*TO DO*: Copy the data exactly from the line that contains "What FreeCAD Python" through the line that contains "REST_PLANE = 0.0", keeping both end lines and leaving out everything else.

*DATA ENTRIES*:
+===+
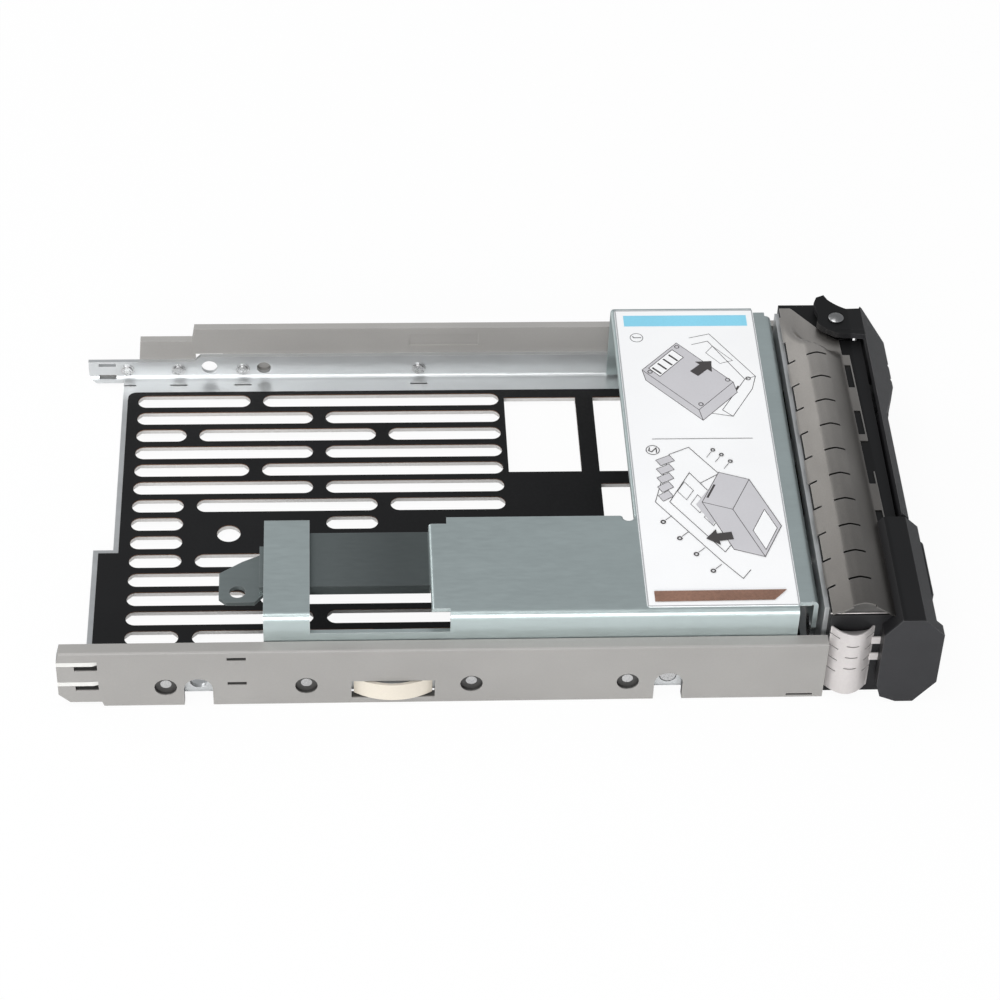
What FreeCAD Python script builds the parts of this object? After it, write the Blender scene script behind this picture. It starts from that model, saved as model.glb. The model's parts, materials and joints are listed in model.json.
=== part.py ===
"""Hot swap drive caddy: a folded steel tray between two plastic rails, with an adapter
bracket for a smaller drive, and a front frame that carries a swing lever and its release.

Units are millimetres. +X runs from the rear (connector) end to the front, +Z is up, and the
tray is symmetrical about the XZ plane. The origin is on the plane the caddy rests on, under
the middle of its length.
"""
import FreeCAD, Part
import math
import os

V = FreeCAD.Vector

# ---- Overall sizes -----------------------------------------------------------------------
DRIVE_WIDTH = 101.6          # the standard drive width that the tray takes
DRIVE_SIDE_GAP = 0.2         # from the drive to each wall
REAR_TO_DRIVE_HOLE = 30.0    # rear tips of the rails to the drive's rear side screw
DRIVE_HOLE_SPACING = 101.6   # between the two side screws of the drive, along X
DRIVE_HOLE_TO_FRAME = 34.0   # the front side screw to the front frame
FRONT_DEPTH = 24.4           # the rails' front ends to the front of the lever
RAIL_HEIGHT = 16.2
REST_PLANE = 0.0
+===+
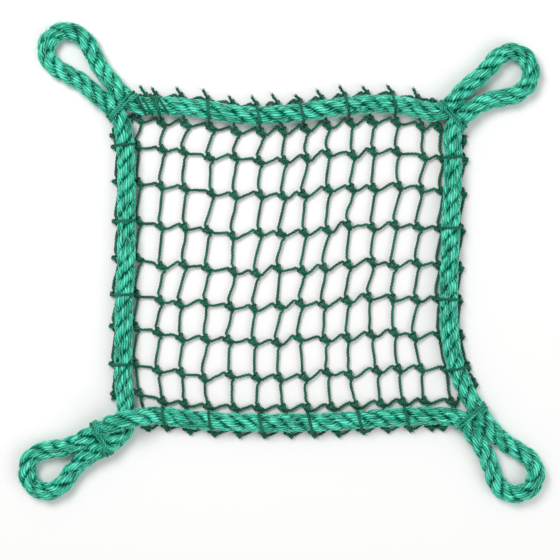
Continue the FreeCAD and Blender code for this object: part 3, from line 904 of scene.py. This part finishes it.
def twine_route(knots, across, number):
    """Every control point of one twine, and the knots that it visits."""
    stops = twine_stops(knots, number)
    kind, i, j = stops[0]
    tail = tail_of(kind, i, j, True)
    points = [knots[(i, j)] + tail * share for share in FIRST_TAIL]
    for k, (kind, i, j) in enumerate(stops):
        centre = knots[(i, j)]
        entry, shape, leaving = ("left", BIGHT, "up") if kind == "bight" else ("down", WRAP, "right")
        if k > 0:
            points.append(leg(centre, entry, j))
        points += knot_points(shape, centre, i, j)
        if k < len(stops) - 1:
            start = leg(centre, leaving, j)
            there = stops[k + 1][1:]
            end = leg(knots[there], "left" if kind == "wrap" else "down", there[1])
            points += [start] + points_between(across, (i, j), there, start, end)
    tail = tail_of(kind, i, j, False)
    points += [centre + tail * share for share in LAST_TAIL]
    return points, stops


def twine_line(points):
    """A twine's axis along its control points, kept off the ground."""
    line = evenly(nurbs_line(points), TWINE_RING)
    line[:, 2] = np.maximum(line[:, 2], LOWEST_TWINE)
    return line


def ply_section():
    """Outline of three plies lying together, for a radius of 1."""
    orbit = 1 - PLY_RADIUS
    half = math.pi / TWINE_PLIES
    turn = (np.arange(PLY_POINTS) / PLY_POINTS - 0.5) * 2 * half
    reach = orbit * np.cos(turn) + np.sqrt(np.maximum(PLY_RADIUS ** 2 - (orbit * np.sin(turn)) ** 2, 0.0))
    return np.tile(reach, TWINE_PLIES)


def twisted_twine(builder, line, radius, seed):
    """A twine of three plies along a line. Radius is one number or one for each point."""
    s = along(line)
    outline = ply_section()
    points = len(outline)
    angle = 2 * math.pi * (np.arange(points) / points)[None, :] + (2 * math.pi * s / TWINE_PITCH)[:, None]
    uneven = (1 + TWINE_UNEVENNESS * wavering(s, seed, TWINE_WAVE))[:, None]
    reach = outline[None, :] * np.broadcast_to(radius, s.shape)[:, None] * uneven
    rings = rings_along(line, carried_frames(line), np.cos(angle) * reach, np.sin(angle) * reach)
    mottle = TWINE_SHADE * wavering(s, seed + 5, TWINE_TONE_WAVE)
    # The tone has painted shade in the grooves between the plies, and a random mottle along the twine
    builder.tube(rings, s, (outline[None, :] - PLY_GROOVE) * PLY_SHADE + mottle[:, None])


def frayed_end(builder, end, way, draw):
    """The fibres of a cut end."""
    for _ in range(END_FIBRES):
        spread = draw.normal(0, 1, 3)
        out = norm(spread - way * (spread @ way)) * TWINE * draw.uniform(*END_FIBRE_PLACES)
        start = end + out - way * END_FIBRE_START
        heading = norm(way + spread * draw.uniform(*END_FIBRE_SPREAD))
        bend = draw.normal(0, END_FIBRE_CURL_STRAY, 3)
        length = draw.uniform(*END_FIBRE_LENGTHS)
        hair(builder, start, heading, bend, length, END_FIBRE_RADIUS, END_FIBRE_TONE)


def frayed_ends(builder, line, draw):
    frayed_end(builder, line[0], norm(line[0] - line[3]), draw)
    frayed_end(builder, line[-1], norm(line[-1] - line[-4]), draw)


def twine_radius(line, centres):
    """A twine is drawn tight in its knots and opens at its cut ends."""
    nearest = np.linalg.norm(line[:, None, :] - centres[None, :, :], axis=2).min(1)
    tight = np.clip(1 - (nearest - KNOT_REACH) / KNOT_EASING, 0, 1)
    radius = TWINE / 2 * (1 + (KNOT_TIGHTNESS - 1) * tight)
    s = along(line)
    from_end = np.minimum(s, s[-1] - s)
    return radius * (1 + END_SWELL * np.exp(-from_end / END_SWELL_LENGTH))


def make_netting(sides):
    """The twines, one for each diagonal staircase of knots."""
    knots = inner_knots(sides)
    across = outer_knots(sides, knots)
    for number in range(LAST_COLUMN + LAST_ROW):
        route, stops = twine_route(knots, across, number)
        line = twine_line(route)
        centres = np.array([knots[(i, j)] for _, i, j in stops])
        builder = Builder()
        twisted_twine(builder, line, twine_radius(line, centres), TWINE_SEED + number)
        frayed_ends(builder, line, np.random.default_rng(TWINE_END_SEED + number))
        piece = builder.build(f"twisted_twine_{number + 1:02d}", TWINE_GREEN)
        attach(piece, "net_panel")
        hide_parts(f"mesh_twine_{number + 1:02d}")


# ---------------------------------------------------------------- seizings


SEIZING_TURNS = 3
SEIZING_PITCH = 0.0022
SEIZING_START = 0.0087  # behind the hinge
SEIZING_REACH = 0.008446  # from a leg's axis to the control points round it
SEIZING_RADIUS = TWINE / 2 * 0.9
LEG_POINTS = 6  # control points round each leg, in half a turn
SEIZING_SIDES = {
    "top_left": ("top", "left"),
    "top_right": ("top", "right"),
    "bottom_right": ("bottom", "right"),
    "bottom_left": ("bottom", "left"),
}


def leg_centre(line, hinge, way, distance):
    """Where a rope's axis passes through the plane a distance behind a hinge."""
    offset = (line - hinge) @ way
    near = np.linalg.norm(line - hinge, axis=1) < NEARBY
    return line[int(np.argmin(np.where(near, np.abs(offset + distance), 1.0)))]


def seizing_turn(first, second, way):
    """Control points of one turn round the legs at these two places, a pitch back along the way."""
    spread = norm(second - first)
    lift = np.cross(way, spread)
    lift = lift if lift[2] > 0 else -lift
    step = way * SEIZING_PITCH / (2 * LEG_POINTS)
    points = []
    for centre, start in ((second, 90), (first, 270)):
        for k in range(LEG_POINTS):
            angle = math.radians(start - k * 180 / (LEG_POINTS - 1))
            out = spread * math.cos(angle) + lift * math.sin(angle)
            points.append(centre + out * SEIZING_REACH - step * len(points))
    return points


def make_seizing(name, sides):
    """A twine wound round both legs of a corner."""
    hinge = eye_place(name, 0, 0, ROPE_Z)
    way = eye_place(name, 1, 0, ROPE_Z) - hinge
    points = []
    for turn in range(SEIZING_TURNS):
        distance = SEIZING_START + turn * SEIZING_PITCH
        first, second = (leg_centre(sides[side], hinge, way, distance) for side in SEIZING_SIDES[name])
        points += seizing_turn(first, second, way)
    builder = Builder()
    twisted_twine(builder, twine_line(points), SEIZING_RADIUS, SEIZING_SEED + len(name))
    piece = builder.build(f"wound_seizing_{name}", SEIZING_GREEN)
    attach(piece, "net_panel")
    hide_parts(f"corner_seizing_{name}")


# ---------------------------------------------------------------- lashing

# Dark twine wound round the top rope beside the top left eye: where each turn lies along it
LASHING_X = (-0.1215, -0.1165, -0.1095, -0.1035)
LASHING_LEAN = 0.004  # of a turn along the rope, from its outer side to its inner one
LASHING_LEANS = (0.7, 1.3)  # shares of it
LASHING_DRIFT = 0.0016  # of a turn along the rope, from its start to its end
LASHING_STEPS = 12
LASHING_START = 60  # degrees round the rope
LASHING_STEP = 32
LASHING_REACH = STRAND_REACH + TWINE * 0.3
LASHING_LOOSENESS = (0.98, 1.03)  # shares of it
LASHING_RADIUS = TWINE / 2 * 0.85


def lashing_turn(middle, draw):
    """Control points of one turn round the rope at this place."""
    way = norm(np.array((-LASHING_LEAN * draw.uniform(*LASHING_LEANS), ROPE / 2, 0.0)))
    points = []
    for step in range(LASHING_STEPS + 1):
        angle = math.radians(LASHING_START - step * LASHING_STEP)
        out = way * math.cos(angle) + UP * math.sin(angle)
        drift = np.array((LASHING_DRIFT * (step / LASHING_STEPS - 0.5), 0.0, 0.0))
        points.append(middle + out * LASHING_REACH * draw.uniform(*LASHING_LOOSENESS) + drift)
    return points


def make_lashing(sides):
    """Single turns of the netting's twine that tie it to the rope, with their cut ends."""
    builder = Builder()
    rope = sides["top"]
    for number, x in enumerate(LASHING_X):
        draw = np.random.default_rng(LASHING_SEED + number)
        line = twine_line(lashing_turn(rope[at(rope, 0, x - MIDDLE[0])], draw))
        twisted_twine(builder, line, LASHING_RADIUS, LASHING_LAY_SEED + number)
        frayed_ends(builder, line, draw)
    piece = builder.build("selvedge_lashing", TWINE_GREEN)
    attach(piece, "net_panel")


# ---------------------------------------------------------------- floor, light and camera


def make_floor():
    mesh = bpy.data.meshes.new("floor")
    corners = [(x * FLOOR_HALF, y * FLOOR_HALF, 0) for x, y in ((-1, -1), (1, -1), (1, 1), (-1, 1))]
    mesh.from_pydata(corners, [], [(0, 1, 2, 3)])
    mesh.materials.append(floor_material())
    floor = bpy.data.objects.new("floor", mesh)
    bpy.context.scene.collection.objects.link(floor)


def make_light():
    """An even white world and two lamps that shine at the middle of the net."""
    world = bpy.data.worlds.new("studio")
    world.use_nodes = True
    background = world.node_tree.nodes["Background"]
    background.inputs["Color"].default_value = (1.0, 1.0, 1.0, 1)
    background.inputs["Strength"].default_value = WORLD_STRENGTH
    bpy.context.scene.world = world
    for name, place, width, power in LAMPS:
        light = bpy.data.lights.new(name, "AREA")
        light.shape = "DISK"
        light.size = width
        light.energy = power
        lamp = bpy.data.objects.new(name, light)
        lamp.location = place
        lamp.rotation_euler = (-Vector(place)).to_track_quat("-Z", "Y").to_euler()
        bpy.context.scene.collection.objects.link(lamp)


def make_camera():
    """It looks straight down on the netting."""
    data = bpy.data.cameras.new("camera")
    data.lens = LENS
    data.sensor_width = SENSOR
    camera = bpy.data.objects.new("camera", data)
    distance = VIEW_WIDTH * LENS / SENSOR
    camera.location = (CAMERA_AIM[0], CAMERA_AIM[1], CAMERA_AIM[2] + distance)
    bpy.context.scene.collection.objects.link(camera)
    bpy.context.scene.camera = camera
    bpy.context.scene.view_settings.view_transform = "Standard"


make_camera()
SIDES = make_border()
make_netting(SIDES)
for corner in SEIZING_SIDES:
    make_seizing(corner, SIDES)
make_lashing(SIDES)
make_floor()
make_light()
+===+
*RESULT*:
What FreeCAD Python script builds the parts of this object? After it, write the Blender scene script behind this picture. It starts from that model, saved as model.glb. The model's parts, materials and joints are listed in model.json.
=== part.py ===
"""Hot swap drive caddy: a folded steel tray between two plastic rails, with an adapter
bracket for a smaller drive, and a front frame that carries a swing lever and its release.

Units are millimetres. +X runs from the rear (connector) end to the front, +Z is up, and the
tray is symmetrical about the XZ plane. The origin is on the plane the caddy rests on, under
the middle of its length.
"""
import FreeCAD, Part
import math
import os

V = FreeCAD.Vector

# ---- Overall sizes -----------------------------------------------------------------------
DRIVE_WIDTH = 101.6          # the standard drive width that the tray takes
DRIVE_SIDE_GAP = 0.2         # from the drive to each wall
REAR_TO_DRIVE_HOLE = 30.0    # rear tips of the rails to the drive's rear side screw
DRIVE_HOLE_SPACING = 101.6   # between the two side screws of the drive, along X
DRIVE_HOLE_TO_FRAME = 34.0   # the front side screw to the front frame
FRONT_DEPTH = 24.4           # the rails' front ends to the front of the lever
RAIL_HEIGHT = 16.2
REST_PLANE = 0.0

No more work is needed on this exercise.